2. The OLE© according to claim 1, wherein the first light ray adjusting layer is an anisotropic layer.

3. The OLED according to claim 1, further comprising: a pixel defining layer configured to define a light-emitting area of the organic light-emitting layer, wherein the first light ray adjusting layer is provided with a first opening, and the first opening overlaps a central region of a light-emitting area of the organic light-emitting layer.

4. The OLED according to claim 3, wherein an orthographic projection of the first light ray adjusting layer on the first electrode coincides with an orthographic projection of the pixel defining layer on the first electrode.

5. The OLED according to claim 1, wherein the second light ray adjusting layer is an anisotropic layer.

6. The OLED according to claim 1, wherein the second light ray adjusting layer is provided with a second opening, the second opening overlaps a central region of a light-emitting area of the organic light-emitting layer.

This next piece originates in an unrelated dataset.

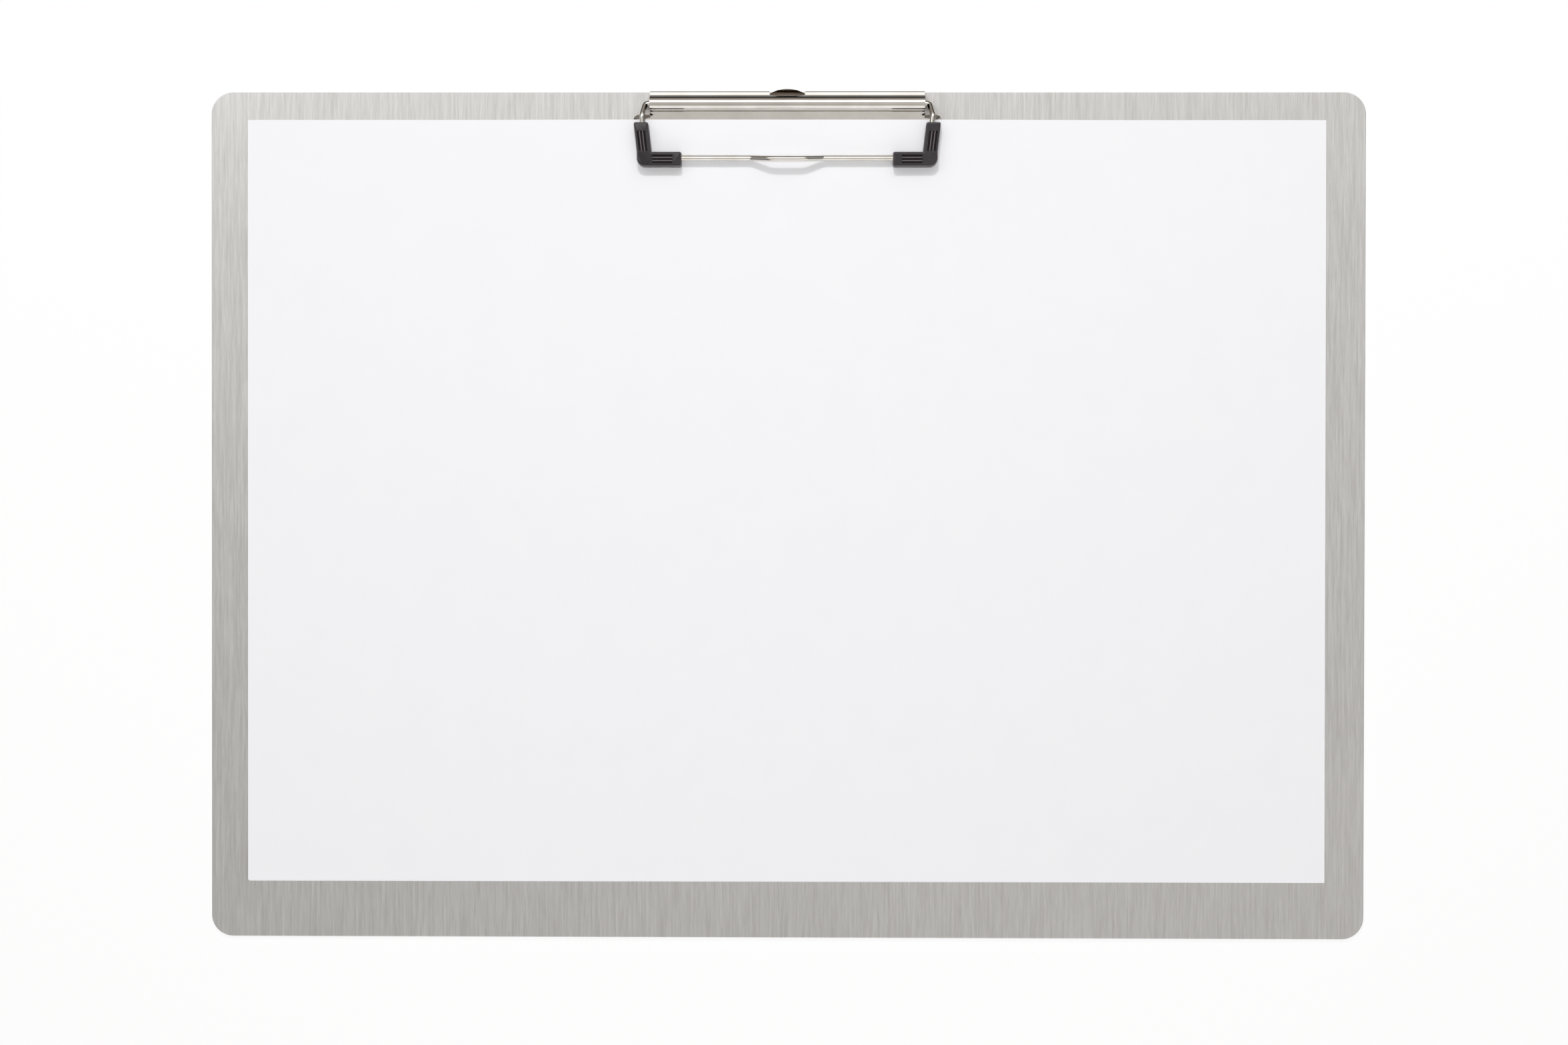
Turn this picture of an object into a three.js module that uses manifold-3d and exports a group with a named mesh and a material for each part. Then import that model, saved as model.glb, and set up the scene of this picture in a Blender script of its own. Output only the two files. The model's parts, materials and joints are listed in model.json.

7. The OLED according to claim 6, wherein an orthographic projection of the second light ray adjusting layer on the first electrode coincides with an orthographic projection of the pixel defining layer on the first electrode.

8. The OLED according to claim 1, wherein one of the first electrode and the second electrode is a transparent anode, and the other of the first electrode and the second electrode is a light shielding cathode.

9. The OLED according to 1, wherein both the first electrode and the second electrode are made of a transparent material.

10. The OLED according to claim 1, wherein the first light ray adjusting layer has a thickness of 500 Å to 1000 Å.

11. The OLED according to claim 1, wherein the first refraction angle and the second refraction angle range from 0° to 45°.

12. The OLED according to claim 11, wherein the first refractive index of the first light adjusting layer ranges from 1.5 to 1.9.

13. The OLED according to claim 3, wherein the central region of the light-emitting area of the organic light-emitting layer is a geometric center of the light-emitting area of the organic light-emitting layer.

14. A display device comprising the OLED according to claim 1.